** START DATA PROVIDED **
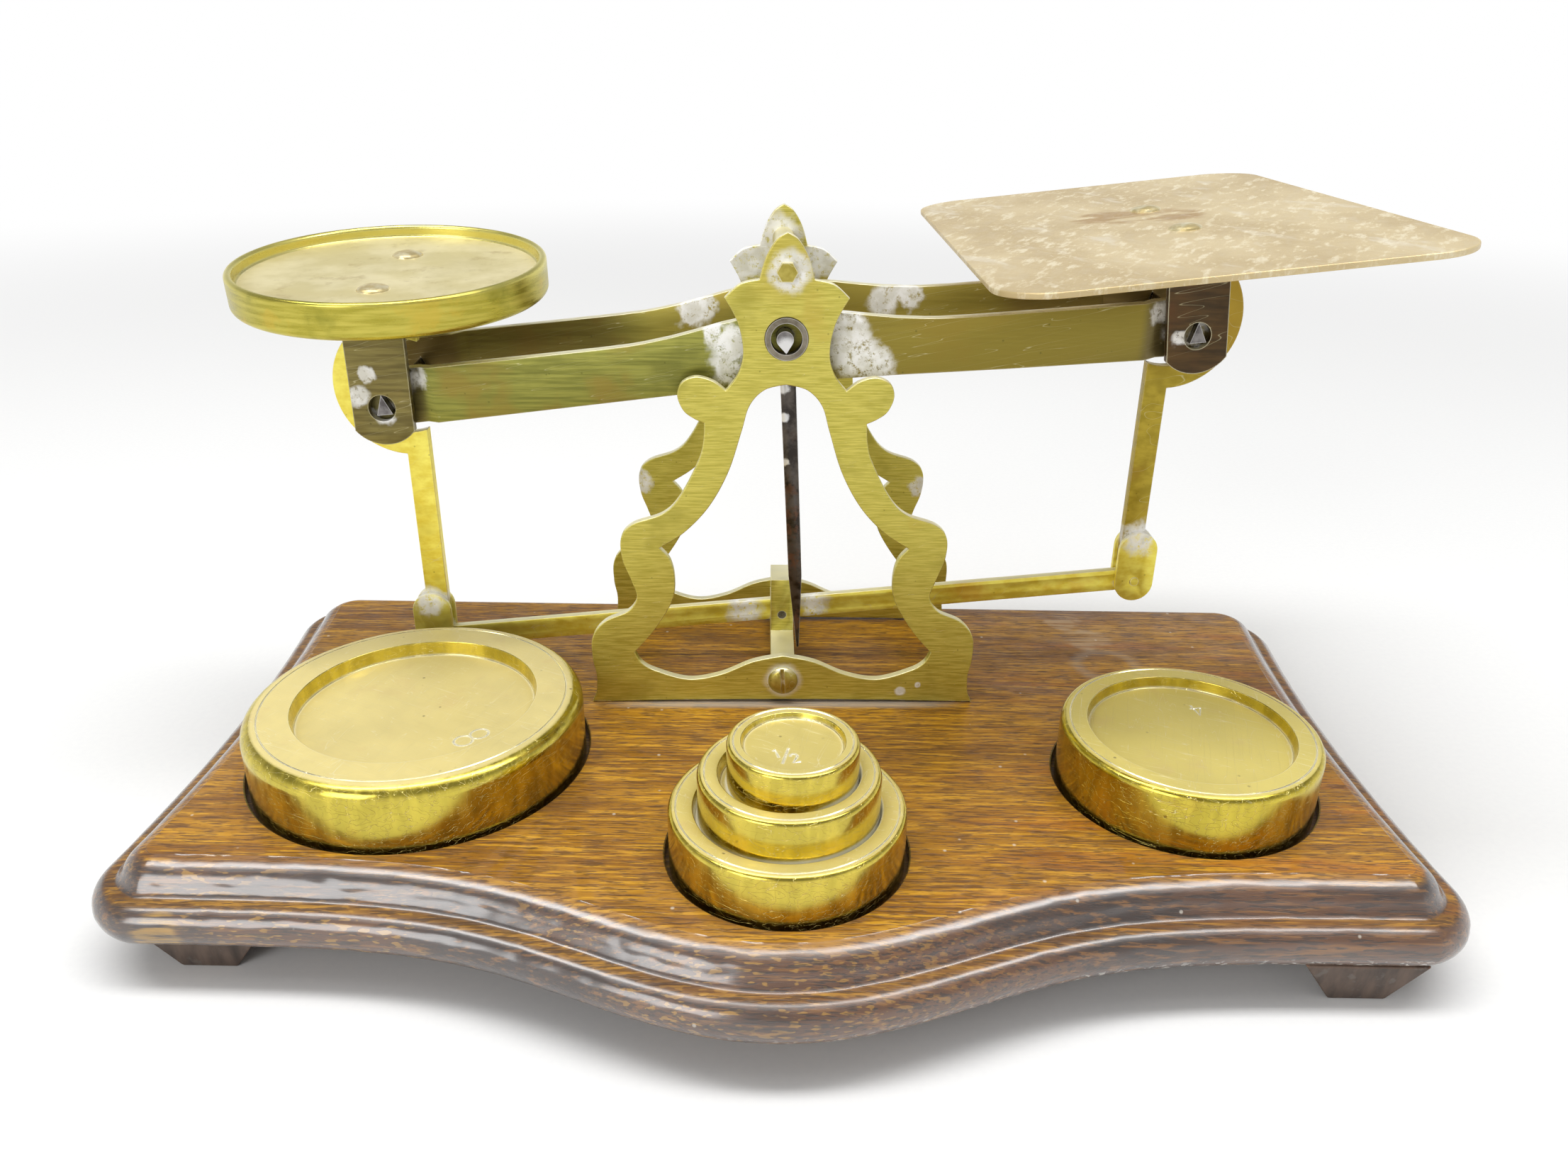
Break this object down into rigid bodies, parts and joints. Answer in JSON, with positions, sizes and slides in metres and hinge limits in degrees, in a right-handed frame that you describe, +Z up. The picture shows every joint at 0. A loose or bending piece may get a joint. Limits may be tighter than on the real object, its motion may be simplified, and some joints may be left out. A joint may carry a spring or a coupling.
{
  "type": "postal scale",
  "caption": "Equal arm letter balance with a round weight dish, a letter plate and a fretted brass frame on a moulded wooden base with nested brass weights.",
  "frame": {"origin": "middle of the outline seen from above, at the height of the table the feet stand on", "axes": "+X along the beam towards the letter plate, +Y to the back, +Z up"},
  "size_m": [0.2041, 0.1351, 0.1028],
  "materials": {
    "board_wood": "french polished walnut brown with worn amber streaks",
    "feet_wood": "dark stained wood, dull",
    "frame_brass": "brushed sheet brass, greenish yellow",
    "bar_brass": "old polished brass with pale residue in the corners",
    "leg_brass": "warm yellow brass, lightly worn",
    "bracket_brass": "brown patina over brass",
    "dish_brass": "turned and polished, with a dull tan floor",
    "plate_brass": "dull pinkish tan sheet brass with a bright edge",
    "rivet_brass": "worn bright on the heads",
    "weight_brass": "turned brass, polished sides and satin tops",
    "dark_steel": "dark steel with traces of rust",
    "ring_steel": "grey steel"
  },
  "bodies": {
    "stand": {"base_board": "board_wood", "feet": "feet_wood", "front_frame_plate": "frame_brass", "rear_frame_plate": "frame_brass", "bearing_rings": "ring_steel", "top_stretcher": "frame_brass", "cross_bar": "bar_brass", "post_pin": "dark_steel", "frame_screws": "frame_brass", "base_screw": "dark_steel"},
    "beam": {"front_beam_bar": "bar_brass", "rear_beam_bar": "bar_brass", "centre_knife": "dark_steel", "left_knife": "dark_steel", "right_knife": "dark_steel", "pointer": "dark_steel", "pointer_rivet": "bar_brass"},
    "dish_hanger": {"left_bracket": "bracket_brass", "left_leg": "leg_brass", "left_fork": "leg_brass", "left_fork_pin": "leg_brass", "dish": "dish_brass", "left_rivets": "rivet_brass"},
    "letter_hanger": {"right_bracket": "bracket_brass", "right_leg": "leg_brass", "right_fork": "leg_brass", "right_fork_pin": "leg_brass", "letter_plate": "plate_brass", "right_rivets": "rivet_brass"},
    "link": {"lower_link": "leg_brass"},
    "eight_ounces": {"weight_8oz": "weight_brass"},
    "four_ounces": {"weight_4oz": "weight_brass"},
    "two_ounces": {"weight_2oz": "weight_brass"},
    "one_ounce": {"weight_1oz": "weight_brass"},
    "half_ounce": {"weight_half_oz": "weight_brass"}
  },
  "joints": [
    {"name": "beam_swing", "type": "hinge", "parent": "stand", "child": "beam", "pos_m": [0, 0.02055, 0.08086], "axis": [0, 1, 0], "range_deg": [0, 11]},
    {"name": "dish_hanger_swing", "type": "hinge", "parent": "beam", "child": "dish_hanger", "pos_m": [-0.06515, 0.02055, 0.07308], "axis": [0, 1, 0], "range_deg": [-11, 0]},
    {"name": "letter_hanger_swing", "type": "hinge", "parent": "beam", "child": "letter_hanger", "pos_m": [0.06544, 0.02055, 0.08565], "axis": [0, 1, 0], "range_deg": [-11, 0]},
    {"name": "link_swing", "type": "hinge", "parent": "stand", "child": "link", "pos_m": [0, 0.02055, 0.0286], "axis": [0, 1, 0], "range_deg": [0, 11]},
    {"name": "lift_8oz", "type": "slide", "parent": "stand", "child": "eight_ounces", "axis": [0, 0, 1], "range_m": [0, 0.03]},
    {"name": "lift_4oz", "type": "slide", "parent": "stand", "child": "four_ounces", "axis": [0, 0, 1], "range_m": [0, 0.03]},
    {"name": "lift_2oz", "type": "slide", "parent": "stand", "child": "two_ounces", "axis": [0, 0, 1], "range_m": [0, 0.03]},
    {"name": "lift_1oz", "type": "slide", "parent": "two_ounces", "child": "one_ounce", "axis": [0, 0, 1], "range_m": [0, 0.03]},
    {"name": "lift_half_oz", "type": "slide", "parent": "one_ounce", "child": "half_ounce", "axis": [0, 0, 1], "range_m": [0, 0.03]}
  ],
  "couplings": [
    {"joint": "dish_hanger_swing", "follows": "beam_swing", "ratio": -1},
    {"joint": "letter_hanger_swing", "follows": "beam_swing", "ratio": -1},
    {"joint": "link_swing", "follows": "beam_swing", "ratio": 1}
  ]
}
** END DATA PROVIDED **
THE TASK:
Repeat the data above exactly.

TASK RESULT:
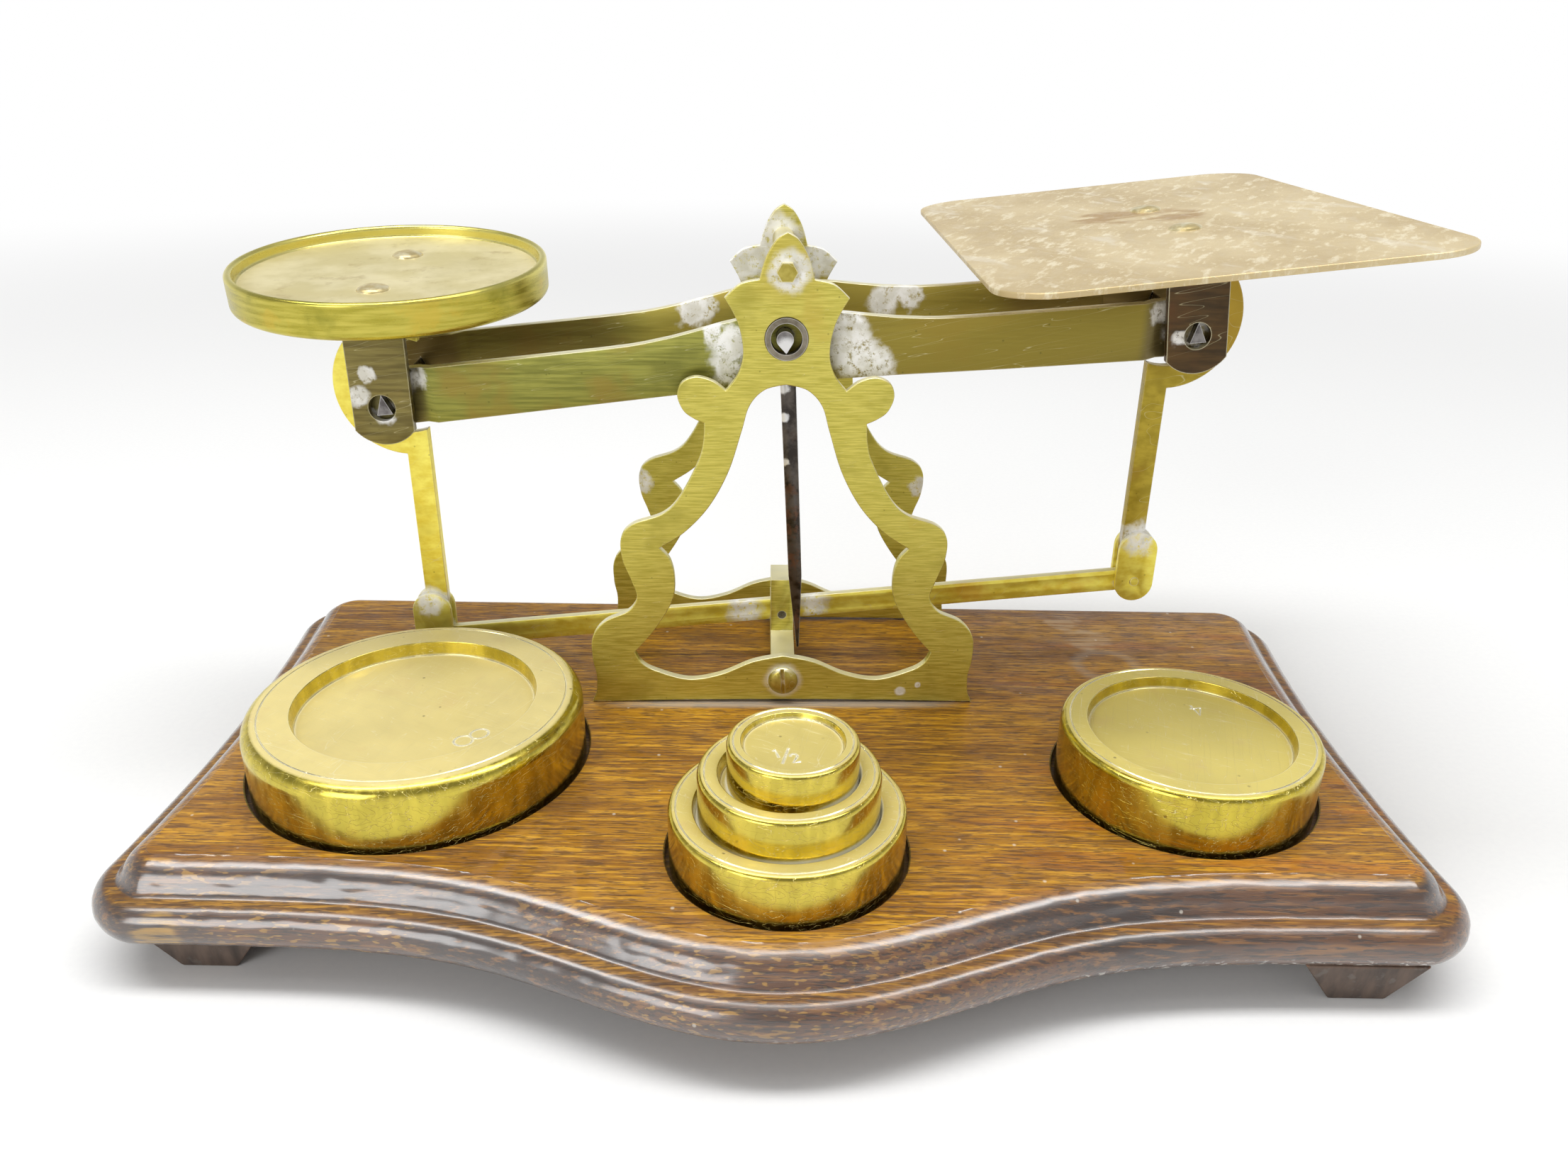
Break this object down into rigid bodies, parts and joints. Answer in JSON, with positions, sizes and slides in metres and hinge limits in degrees, in a right-handed frame that you describe, +Z up. The picture shows every joint at 0. A loose or bending piece may get a joint. Limits may be tighter than on the real object, its motion may be simplified, and some joints may be left out. A joint may carry a spring or a coupling.
{
  "type": "postal scale",
  "caption": "Equal arm letter balance with a round weight dish, a letter plate and a fretted brass frame on a moulded wooden base with nested brass weights.",
  "frame": {"origin": "middle of the outline seen from above, at the height of the table the feet stand on", "axes": "+X along the beam towards the letter plate, +Y to the back, +Z up"},
  "size_m": [0.2041, 0.1351, 0.1028],
  "materials": {
    "board_wood": "french polished walnut brown with worn amber streaks",
    "feet_wood": "dark stained wood, dull",
    "frame_brass": "brushed sheet brass, greenish yellow",
    "bar_brass": "old polished brass with pale residue in the corners",
    "leg_brass": "warm yellow brass, lightly worn",
    "bracket_brass": "brown patina over brass",
    "dish_brass": "turned and polished, with a dull tan floor",
    "plate_brass": "dull pinkish tan sheet brass with a bright edge",
    "rivet_brass": "worn bright on the heads",
    "weight_brass": "turned brass, polished sides and satin tops",
    "dark_steel": "dark steel with traces of rust",
    "ring_steel": "grey steel"
  },
  "bodies": {
    "stand": {"base_board": "board_wood", "feet": "feet_wood", "front_frame_plate": "frame_brass", "rear_frame_plate": "frame_brass", "bearing_rings": "ring_steel", "top_stretcher": "frame_brass", "cross_bar": "bar_brass", "post_pin": "dark_steel", "frame_screws": "frame_brass", "base_screw": "dark_steel"},
    "beam": {"front_beam_bar": "bar_brass", "rear_beam_bar": "bar_brass", "centre_knife": "dark_steel", "left_knife": "dark_steel", "right_knife": "dark_steel", "pointer": "dark_steel", "pointer_rivet": "bar_brass"},
    "dish_hanger": {"left_bracket": "bracket_brass", "left_leg": "leg_brass", "left_fork": "leg_brass", "left_fork_pin": "leg_brass", "dish": "dish_brass", "left_rivets": "rivet_brass"},
    "letter_hanger": {"right_bracket": "bracket_brass", "right_leg": "leg_brass", "right_fork": "leg_brass", "right_fork_pin": "leg_brass", "letter_plate": "plate_brass", "right_rivets": "rivet_brass"},
    "link": {"lower_link": "leg_brass"},
    "eight_ounces": {"weight_8oz": "weight_brass"},
    "four_ounces": {"weight_4oz": "weight_brass"},
    "two_ounces": {"weight_2oz": "weight_brass"},
    "one_ounce": {"weight_1oz": "weight_brass"},
    "half_ounce": {"weight_half_oz": "weight_brass"}
  },
  "joints": [
    {"name": "beam_swing", "type": "hinge", "parent": "stand", "child": "beam", "pos_m": [0, 0.02055, 0.08086], "axis": [0, 1, 0], "range_deg": [0, 11]},
    {"name": "dish_hanger_swing", "type": "hinge", "parent": "beam", "child": "dish_hanger", "pos_m": [-0.06515, 0.02055, 0.07308], "axis": [0, 1, 0], "range_deg": [-11, 0]},
    {"name": "letter_hanger_swing", "type": "hinge", "parent": "beam", "child": "letter_hanger", "pos_m": [0.06544, 0.02055, 0.08565], "axis": [0, 1, 0], "range_deg": [-11, 0]},
    {"name": "link_swing", "type": "hinge", "parent": "stand", "child": "link", "pos_m": [0, 0.02055, 0.0286], "axis": [0, 1, 0], "range_deg": [0, 11]},
    {"name": "lift_8oz", "type": "slide", "parent": "stand", "child": "eight_ounces", "axis": [0, 0, 1], "range_m": [0, 0.03]},
    {"name": "lift_4oz", "type": "slide", "parent": "stand", "child": "four_ounces", "axis": [0, 0, 1], "range_m": [0, 0.03]},
    {"name": "lift_2oz", "type": "slide", "parent": "stand", "child": "two_ounces", "axis": [0, 0, 1], "range_m": [0, 0.03]},
    {"name": "lift_1oz", "type": "slide", "parent": "two_ounces", "child": "one_ounce", "axis": [0, 0, 1], "range_m": [0, 0.03]},
    {"name": "lift_half_oz", "type": "slide", "parent": "one_ounce", "child": "half_ounce", "axis": [0, 0, 1], "range_m": [0, 0.03]}
  ],
  "couplings": [
    {"joint": "dish_hanger_swing", "follows": "beam_swing", "ratio": -1},
    {"joint": "letter_hanger_swing", "follows": "beam_swing", "ratio": -1},
    {"joint": "link_swing", "follows": "beam_swing", "ratio": 1}
  ]
}